Of course, the leaders of the Cordoba Project don't have to communicate with anyone; they needn't build a mosque/community center with the aim of fostering religious dialogue. They might conclude that the reactions of others are so bigoted that they cannot engage in meaningful dialogue. They could decide to pursue some other religious aim, one that requires them to build exactly in the currently intended location, such that their not building in the currently intended location would preclude them from achieving some important religious aim. Should they change their aims, then they might have reason to build as intended. But not given their current aims.
And, here is Paul:
I'm grateful to Professor Eberle, whose work I greatly admire, for his response. I should say at the outset that I'm not sure he and I do, in fact, agree that "there are serious questions to be raised about the moral propriety of the building of the mosque near Ground Zero." For me, the most powerful possible criticisms of the project have to do with the alleged views of its principal backer or backers (about which I offer no conclusions here). Similarly, I might find Reverend Phelps' views so objectionable that I wish he would not build a church anywhere, but just go away. But those kinds of moral questions, first, have little to do (for me, at least) with the location of such a church or mosque. Second, the kind of moral question they raise is a prior one: how should we feel about the presence of illiberal religious groups in our society? One's views on this may differ. For myself, I think these groups' presence may be disturbing, but I consider the rules of engagement for a pluralist society best served if they are not excluded in principle, not least because I think many illiberal groups have something to offer public discourse, however indirectly. In any event, that sort of question for me has little to do with where that illiberal group decides to set up shop. I agree that there may be moral questions involved in where the Cordoba Project chooses to build, along lines that have been characterized in public discourse in terms of "can they vs. should they," but I do not think they are "serious," by which I mean strong or grave, questions.
Professor Eberle's basic point is this: if the Cordoba Project's stated aim is to foster mutual understanding, and if there are strong objections to its building in the proposed location, then it can better serve this purpose by building elsewhere. He says this does not present a true heckler's veto, but is merely part of the usual exchange and compromise involved in attempting to communicate with others. I have some practical and theoretical problems with this line of argument, although I don't consider it unreasonable. First, practically speaking, the project may have more than one aim. A church may want to serve its own community *and* reach out to others; if so, it will want to build where there is both a relevant community of co-religionists who need a place to congregate and where there are many non-co-religionists. The proposed location seems to serve both needs. Second, relocating can be a burdensome proposition, even if the basic costs are paid for; and a religious group might well not want to accept such funding, given the loss of autonomy that might be or seem to be attached to such an offer. Third, although I think there is room for public debate about whether the project's aims might best be served by moving elsewhere, just as we can argue about whether a church that wants to serve the homeless ought to relocate out of a residential neighborhood, in both cases I would want to defer substantially to the church or mosque's own assessment of that question. On this last point, I don't think Eberle disagrees: he says, quite wisely, that if the mosque insists on its rights, "objectors should acquiesce." This is an important point, and we may be at the point in the public debate where responsible individuals who have argued that the mosque can but shouldn't build in the proposed location are under some obligation to raise it quite vocally and chasten those who refuse to let go of the point.
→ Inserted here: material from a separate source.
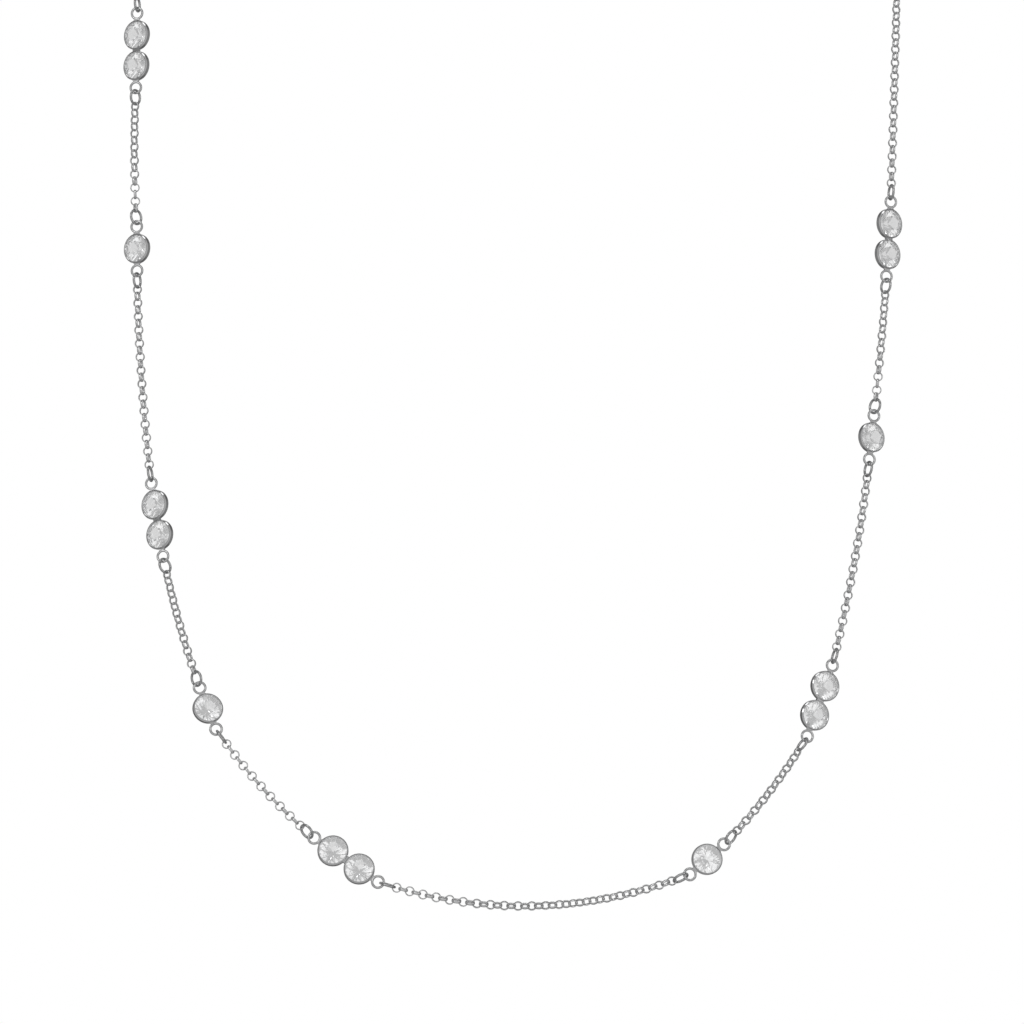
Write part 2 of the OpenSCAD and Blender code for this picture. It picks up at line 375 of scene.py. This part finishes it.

Most important, I think Professor Eberle is too sanguine on the heckler's veto issue. I agree that coping with opposition is very much a part of any public dialogue, on both sides. The mosque ought to consider the possibility of objections, and for all we know it did so before fixing on this site. But a heckler's veto doesn't depend simply on direct legal force; it depends on the state's (un)willingness to protect the speaker or church against the pressure of the hecklers. As I said in my earlier intervention, although there are certainly widespread objections to the proposed location -- some of them quite genuine and others, I think it's fair to say, largely opportunistic -- there are also many who either support the location, or are indifferent to it, or who would otherwise have been indifferent but now think a larger principle is involved. These individuals, and not just the ones who vocally object, are also possible subjects of the bridge-building effort by the mosque, and their desires must also be factored in to the debate. The presence of objectors is important; but the simple fact that some people object cannot be enough to demonstrate that the bridge-building project will necessarily or even probably fail if the mosque proceeds in its current location. We must also consider the possibility that if the mosque builds in the proposed location, although some people will continue to object, others -- both the supportive or indifferent and those who are currently opposed to it -- may find that the mosque is not, in fact, dangerous or objectionable, and may arrive at a different and much more supportive or tolerant perspective.
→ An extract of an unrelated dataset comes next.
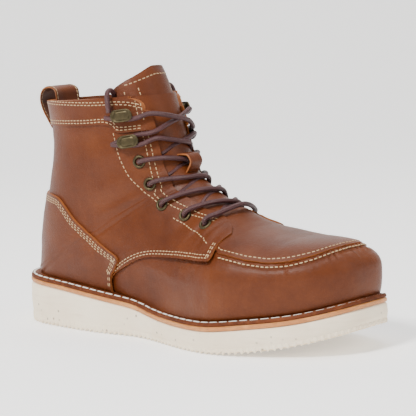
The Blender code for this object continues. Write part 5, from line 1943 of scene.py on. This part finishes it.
def make_finishes():
    """Every finish of the boot, in the colours of the panel."""
    look = bpy.context.scene.boot_look
    body = (tuple(look.leather_dark), tuple(look.leather_colour), tuple(look.leather_pale))
    leather("boot_leather", body, 0.86)
    leather("vamp_leather", body, 0.84)
    # The tongue's leather: the body colours darkened, as painted shade for the tongue that lies sunk under
    # the flaps. Its grain is coarser and it is a little rougher.
    painted_shade_colours = [tuple(c * k for c in colour) for colour, k in zip(body, (0.88, 0.85, 0.8))]
    leather("soft_leather_painted_shade", painted_shade_colours, 0.98, 1.2)
    for build in (
        raw_edge_finish,
        lining_finish,
        crepe_finish,
        midsole_finish,
        welt_finish,
        thread_finishes,
        brass_finish,
        lace_finish,
    ):
        build(look)


# Stage

CAMERA_TURN, CAMERA_RISE, CAMERA_ROLL = math.radians(40.679), math.radians(7.483), math.radians(2.265)
CAMERA_AWAY, CAMERA_LENS = 1.3001, 1779.5 * 36 / 416
CAMERA_AIM = (0.0, 0.0, 0.095)
AIM_RIGHT, AIM_UP = 0.013167, -0.003332


def build_camera():
    """The camera at the photograph's angle, rolled as it is there."""
    data = bpy.data.cameras.new("photo_camera")
    data.sensor_width = 36.0
    data.lens = CAMERA_LENS
    data.clip_start, data.clip_end = 0.05, 30.0
    data.dof.use_dof = False
    camera = bpy.data.objects.new("photo_camera", data)
    bpy.context.scene.collection.objects.link(camera)
    a, e, r = CAMERA_TURN, CAMERA_RISE, CAMERA_ROLL
    away = Vector((math.sin(a) * math.cos(e), -math.cos(a) * math.cos(e), math.sin(e)))
    right = Vector((math.cos(a), math.sin(a), 0.0))
    up = away.cross(right)
    place = Vector(CAMERA_AIM) + away * CAMERA_AWAY + right * AIM_RIGHT + up * AIM_UP
    turned_right = right * math.cos(r) - up * math.sin(r)
    turned_up = right * math.sin(r) + up * math.cos(r)
    turn = Matrix((turned_right, turned_up, away)).transposed().to_4x4()
    camera.matrix_world = Matrix.Translation(place) @ turn
    bpy.context.scene.camera = camera


def area_light(name, place, aim, size, power, colour=(1, 1, 1)):
    data = bpy.data.lights.new(name, "AREA")
    data.shape = "RECTANGLE"
    data.size, data.size_y = size
    data.energy = power
    data.color = colour
    lamp = bpy.data.objects.new(name, data)
    bpy.context.scene.collection.objects.link(lamp)
    lamp.location = place
    lamp.rotation_euler = (Vector(aim) - Vector(place)).to_track_quat("-Z", "Y").to_euler()
    return lamp


def build_stage():
    """A pale floor that sweeps up behind, soft lights and a bright room."""
    made = Finish("studio_paper")
    made.feed("Base Color", (0.95, 0.945, 0.94, 1.0))
    made.feed("Roughness", 0.9)
    made.feed("Specular IOR Level", 0.1)
    made.feed("Emission Color", (1.0, 0.995, 0.985, 1.0))
    made.feed("Emission Strength", 0.40)
    a = CAMERA_TURN
    toward = Vector((math.sin(a), -math.cos(a), 0.0))
    across = Vector((math.cos(a), math.sin(a), 0.0))
    profile = [(2.4, 0.0), (0.0, 0.0), (-1.2, 0.0)]
    for turn in np.linspace(0.1, math.pi / 2, 14):
        profile.append((-1.2 - 1.2 * math.sin(turn), 1.2 - 1.2 * math.cos(turn)))
    profile += [(-2.4, 4.0)]
    points = []
    for run, rise in profile:
        for wide in (-4.0, 4.0):
            points.append(toward * run + across * wide + Vector((0, 0, rise)))
    faces = [(2 * i, 2 * i + 1, 2 * i + 3, 2 * i + 2) for i in range(len(profile) - 1)]
    floor = add_mesh("studio_floor", points, faces, ["studio_paper"], smooth=60, welded=0)
    if floor.data.polygons[0].normal.z < 0:
        floor.data.flip_normals()
    key = across * -1.1 + toward * 1.3 + Vector((0, 0, 1.9))
    area_light("key_light", key, (0, 0, 0.06), (0.6, 0.6), 88, (1.0, 0.985, 0.96))
    fill = across * 1.6 + toward * 0.9 + Vector((0, 0, 1.1))
    area_light("fill_light", fill, (0.05, 0, 0.05), (1.0, 1.0), 12, (1.0, 0.99, 0.98))
    area_light("top_light", Vector((0.0, 0.1, 2.1)), (0, 0, 0.1), (1.4, 1.4), 26)
    world = bpy.data.worlds.new("studio_room")
    world.use_nodes = True
    world.node_tree.nodes["Background"].inputs["Color"].default_value = (1.0, 0.995, 0.985, 1.0)
    world.node_tree.nodes["Background"].inputs["Strength"].default_value = 0.50
    bpy.context.scene.world = world


# Add-on


def colour_property(name, description, default):
    return bpy.props.FloatVectorProperty(
        name=name, description=description, subtype="COLOR", size=3, min=0, max=1, default=default
    )


def size_property(name, description, default):
    limits = {"min": 0.0001, "precision": 5}
    return bpy.props.FloatProperty(
        name=name, description=description, subtype="DISTANCE", unit="LENGTH", default=default, **limits
    )


class BootLook(bpy.types.PropertyGroup):
    """Colours of the boot's finishes, and the size of its stitches."""

    stitch_pitch: size_property("Stitch pitch", "From one stitch to the next", 0.0034)
    stitch_length: size_property("Stitch length", "Length of one stitch", 0.0021)
    stitch_thick: size_property("Thread", "Half the thread's thickness", 0.00046)
    leather_dark: colour_property("Leather, folds", "The leather in its folds", (0.052, 0.0105, 0.0024))
    leather_colour: colour_property("Leather", "The oiled leather's main colour", (0.135, 0.032, 0.0062))
    leather_pale: colour_property("Leather, pulled", "The leather where it is rubbed", (0.24, 0.068, 0.016))
    edge_colour: colour_property("Raw edge", "Cut edges of the leather", (0.36, 0.105, 0.018))
    sole_colour: colour_property("Wedge", "The crepe wedge", (0.95, 0.84, 0.66))
    thread_colour: colour_property("Thread colour", "Thread of the leather's seams", (0.50, 0.34, 0.18))
    welt_thread_colour: colour_property("Welt thread", "Thread round the welt", (0.88, 0.84, 0.76))
    brass_colour: colour_property("Brass", "The hardware's bare metal", (0.085, 0.066, 0.034))
    lace_colour: colour_property("Laces", "The waxed laces", (0.060, 0.018, 0.019))


class BootPiece:
    """What the operators have in common."""

    bl_options = {"REGISTER", "UNDO"}


class BOOT_OT_finishes(BootPiece, bpy.types.Operator):
    """Make the leather, thread, brass, lace and crepe materials"""

    bl_idname = "boot.finishes"
    bl_label = "Finishes"

    def execute(self, context):
        make_finishes()
        return {"FINISHED"}


class BOOT_OT_stage(BootPiece, bpy.types.Operator):
    """Add the camera, the pale floor and the soft lights"""

    bl_idname = "boot.stage"
    bl_label = "Stage"

    def execute(self, context):
        build_camera()
        build_stage()
        return {"FINISHED"}


class BOOT_OT_upper(BootPiece, bpy.types.Operator):
    """Make the vamp, quarters, heel counter and collar band"""

    bl_idname = "boot.upper"
    bl_label = "Upper"

    def execute(self, context):
        build_upper()
        return {"FINISHED"}


class BOOT_OT_plug(BootPiece, bpy.types.Operator):
    """Make the moc toe's plug"""

    bl_idname = "boot.plug"
    bl_label = "Moc plug"

    def execute(self, context):
        build_plug()
        return {"FINISHED"}


class BOOT_OT_stitches(BootPiece, bpy.types.Operator):
    """Sew every row of thread on the upper"""

    bl_idname = "boot.stitches"
    bl_label = "Stitches"

    def execute(self, context):
        build_stitches()
        return {"FINISHED"}


class BOOT_OT_sole(BootPiece, bpy.types.Operator):
    """Make the wedge, its tread, the midsole, the welt and the insole"""

    bl_idname = "boot.sole"
    bl_label = "Sole"

    def execute(self, context):
        build_outsole()
        build_welt()
        build_insole()
        return {"FINISHED"}


class BOOT_OT_tongue(BootPiece, bpy.types.Operator):
    """Make the tongue, its overlay and the lace keeper"""

    bl_idname = "boot.tongue"
    bl_label = "Tongue"

    def execute(self, context):
        build_tongue()
        return {"FINISHED"}


class BOOT_OT_loop(BootPiece, bpy.types.Operator):
    """Make the pull loop at the back"""

    bl_idname = "boot.loop"
    bl_label = "Pull loop"

    def execute(self, context):
        build_loop()
        return {"FINISHED"}


class BOOT_OT_hardware(BootPiece, bpy.types.Operator):
    """Make the brass eyelets and lace hooks"""

    bl_idname = "boot.hardware"
    bl_label = "Eyelets and hooks"

    def execute(self, context):
        build_hardware()
        return {"FINISHED"}


class BOOT_OT_laces(BootPiece, bpy.types.Operator):
    """Lace the boot up"""

    bl_idname = "boot.laces"
    bl_label = "Laces"

    def execute(self, context):
        build_laces()
        return {"FINISHED"}


OPERATORS = (
    BOOT_OT_finishes,
    BOOT_OT_stage,
    BOOT_OT_upper,
    BOOT_OT_plug,
    BOOT_OT_stitches,
    BOOT_OT_sole,
    BOOT_OT_tongue,
    BOOT_OT_loop,
    BOOT_OT_hardware,
    BOOT_OT_laces,
)


class BOOT_PT_panel(bpy.types.Panel):
    """Lists the boot's pieces and colours"""

    bl_label = "Boot"
    bl_idname = "BOOT_PT_panel"
    bl_space_type = "VIEW_3D"
    bl_region_type = "UI"
    bl_category = "Boot"

    def draw(self, context):
        column = self.layout.column()
        for operator in OPERATORS:
            column.operator(operator.bl_idname)
        for name in BootLook.__annotations__:
            column.prop(context.scene.boot_look, name)


def register():
    for item in (BootLook, *OPERATORS, BOOT_PT_panel):
        bpy.utils.register_class(item)
    bpy.types.Scene.boot_look = bpy.props.PointerProperty(type=BootLook)


def unregister():
    del bpy.types.Scene.boot_look
    for item in (BOOT_PT_panel, *reversed(OPERATORS), BootLook):
        bpy.utils.unregister_class(item)


# The stitches are laid on the upper's pieces, so they come after it.
BUILD_ORDER = (
    "finishes",
    "stage",
    "laces",
    "upper",
    "plug",
    "stitches",
    "sole",
    "tongue",
    "loop",
    "hardware",
)


def main():
    """Build every piece."""
    register()
    for name in BUILD_ORDER:
        getattr(bpy.ops.boot, name)()


if __name__ == "__main__":
    main()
The bridge-building metaphor is actually pretty powerful here. We build bridges over chasms, not where there is no need for them. Similarly, most churches send their leaders among strangers and not only among friends. Sometimes those efforts engender initial opposition, but that opposition doesn't always last; and we may well hope that the initial objectors will become more supportive once they realize the "threat" is less great than they initially assumed. For these reasons, I think there is actually an argument -- not a dispositive one but an important one -- that building in *this* location as opposed to another one can be considered an important part of the bridge-building goal. Indeed, and perhaps with some irony, the bridge-building project may, in the long run, be strengthened rather than weakened by opposition to this particular location.